### TASK GOAL
Retype the listing that follows, word for word.

### DATA LISTING
** Start **

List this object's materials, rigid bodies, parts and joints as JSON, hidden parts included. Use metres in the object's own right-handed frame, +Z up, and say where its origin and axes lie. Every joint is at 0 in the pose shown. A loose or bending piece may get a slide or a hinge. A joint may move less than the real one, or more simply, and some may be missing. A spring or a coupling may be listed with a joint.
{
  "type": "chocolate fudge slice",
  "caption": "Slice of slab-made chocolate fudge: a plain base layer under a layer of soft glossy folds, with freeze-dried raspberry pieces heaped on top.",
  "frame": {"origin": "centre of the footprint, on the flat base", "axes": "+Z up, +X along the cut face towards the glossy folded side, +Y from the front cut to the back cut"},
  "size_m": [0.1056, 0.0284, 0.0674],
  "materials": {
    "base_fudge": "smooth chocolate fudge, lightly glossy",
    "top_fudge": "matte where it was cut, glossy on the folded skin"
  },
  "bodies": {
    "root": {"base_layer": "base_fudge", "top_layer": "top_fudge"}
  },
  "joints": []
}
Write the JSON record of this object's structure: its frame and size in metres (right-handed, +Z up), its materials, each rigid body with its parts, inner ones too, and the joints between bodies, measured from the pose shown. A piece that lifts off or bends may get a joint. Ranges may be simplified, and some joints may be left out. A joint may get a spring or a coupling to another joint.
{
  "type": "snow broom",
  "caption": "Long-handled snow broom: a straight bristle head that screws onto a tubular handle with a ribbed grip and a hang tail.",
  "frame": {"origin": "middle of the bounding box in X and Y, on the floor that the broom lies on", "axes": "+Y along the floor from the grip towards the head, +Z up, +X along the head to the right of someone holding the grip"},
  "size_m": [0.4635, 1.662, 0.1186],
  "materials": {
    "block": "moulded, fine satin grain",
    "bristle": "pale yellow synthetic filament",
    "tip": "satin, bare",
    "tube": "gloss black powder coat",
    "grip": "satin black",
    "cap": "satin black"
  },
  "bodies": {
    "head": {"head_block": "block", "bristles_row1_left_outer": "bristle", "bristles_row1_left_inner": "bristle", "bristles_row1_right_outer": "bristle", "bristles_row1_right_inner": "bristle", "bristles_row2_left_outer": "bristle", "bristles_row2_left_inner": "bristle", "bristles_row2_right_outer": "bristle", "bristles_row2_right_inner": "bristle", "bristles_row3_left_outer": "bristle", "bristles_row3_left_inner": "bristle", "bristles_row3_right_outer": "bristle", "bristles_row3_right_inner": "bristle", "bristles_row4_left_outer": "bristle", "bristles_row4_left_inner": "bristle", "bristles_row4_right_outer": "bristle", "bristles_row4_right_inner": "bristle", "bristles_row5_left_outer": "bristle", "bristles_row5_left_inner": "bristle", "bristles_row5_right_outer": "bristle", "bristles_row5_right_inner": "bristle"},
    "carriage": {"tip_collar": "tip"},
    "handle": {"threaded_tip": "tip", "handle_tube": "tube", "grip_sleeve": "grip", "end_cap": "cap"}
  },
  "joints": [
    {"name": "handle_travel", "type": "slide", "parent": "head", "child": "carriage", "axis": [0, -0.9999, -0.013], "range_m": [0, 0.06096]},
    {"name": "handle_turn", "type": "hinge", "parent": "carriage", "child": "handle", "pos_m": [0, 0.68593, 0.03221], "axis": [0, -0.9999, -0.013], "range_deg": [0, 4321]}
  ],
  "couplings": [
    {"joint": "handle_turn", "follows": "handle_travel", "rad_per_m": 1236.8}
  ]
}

** End **

### EXERCISE RESPONSE
List this object's materials, rigid bodies, parts and joints as JSON, hidden parts included. Use metres in the object's own right-handed frame, +Z up, and say where its origin and axes lie. Every joint is at 0 in the pose shown. A loose or bending piece may get a slide or a hinge. A joint may move less than the real one, or more simply, and some may be missing. A spring or a coupling may be listed with a joint.
{
  "type": "chocolate fudge slice",
  "caption": "Slice of slab-made chocolate fudge: a plain base layer under a layer of soft glossy folds, with freeze-dried raspberry pieces heaped on top.",
  "frame": {"origin": "centre of the footprint, on the flat base", "axes": "+Z up, +X along the cut face towards the glossy folded side, +Y from the front cut to the back cut"},
  "size_m": [0.1056, 0.0284, 0.0674],
  "materials": {
    "base_fudge": "smooth chocolate fudge, lightly glossy",
    "top_fudge": "matte where it was cut, glossy on the folded skin"
  },
  "bodies": {
    "root": {"base_layer": "base_fudge", "top_layer": "top_fudge"}
  },
  "joints": []
}
Write the JSON record of this object's structure: its frame and size in metres (right-handed, +Z up), its materials, each rigid body with its parts, inner ones too, and the joints between bodies, measured from the pose shown. A piece that lifts off or bends may get a joint. Ranges may be simplified, and some joints may be left out. A joint may get a spring or a coupling to another joint.
{
  "type": "snow broom",
  "caption": "Long-handled snow broom: a straight bristle head that screws onto a tubular handle with a ribbed grip and a hang tail.",
  "frame": {"origin": "middle of the bounding box in X and Y, on the floor that the broom lies on", "axes": "+Y along the floor from the grip towards the head, +Z up, +X along the head to the right of someone holding the grip"},
  "size_m": [0.4635, 1.662, 0.1186],
  "materials": {
    "block": "moulded, fine satin grain",
    "bristle": "pale yellow synthetic filament",
    "tip": "satin, bare",
    "tube": "gloss black powder coat",
    "grip": "satin black",
    "cap": "satin black"
  },
  "bodies": {
    "head": {"head_block": "block", "bristles_row1_left_outer": "bristle", "bristles_row1_left_inner": "bristle", "bristles_row1_right_outer": "bristle", "bristles_row1_right_inner": "bristle", "bristles_row2_left_outer": "bristle", "bristles_row2_left_inner": "bristle", "bristles_row2_right_outer": "bristle", "bristles_row2_right_inner": "bristle", "bristles_row3_left_outer": "bristle", "bristles_row3_left_inner": "bristle", "bristles_row3_right_outer": "bristle", "bristles_row3_right_inner": "bristle", "bristles_row4_left_outer": "bristle", "bristles_row4_left_inner": "bristle", "bristles_row4_right_outer": "bristle", "bristles_row4_right_inner": "bristle", "bristles_row5_left_outer": "bristle", "bristles_row5_left_inner": "bristle", "bristles_row5_right_outer": "bristle", "bristles_row5_right_inner": "bristle"},
    "carriage": {"tip_collar": "tip"},
    "handle": {"threaded_tip": "tip", "handle_tube": "tube", "grip_sleeve": "grip", "end_cap": "cap"}
  },
  "joints": [
    {"name": "handle_travel", "type": "slide", "parent": "head", "child": "carriage", "axis": [0, -0.9999, -0.013], "range_m": [0, 0.06096]},
    {"name": "handle_turn", "type": "hinge", "parent": "carriage", "child": "handle", "pos_m": [0, 0.68593, 0.03221], "axis": [0, -0.9999, -0.013], "range_deg": [0, 4321]}
  ],
  "couplings": [
    {"joint": "handle_turn", "follows": "handle_travel", "rad_per_m": 1236.8}
  ]
}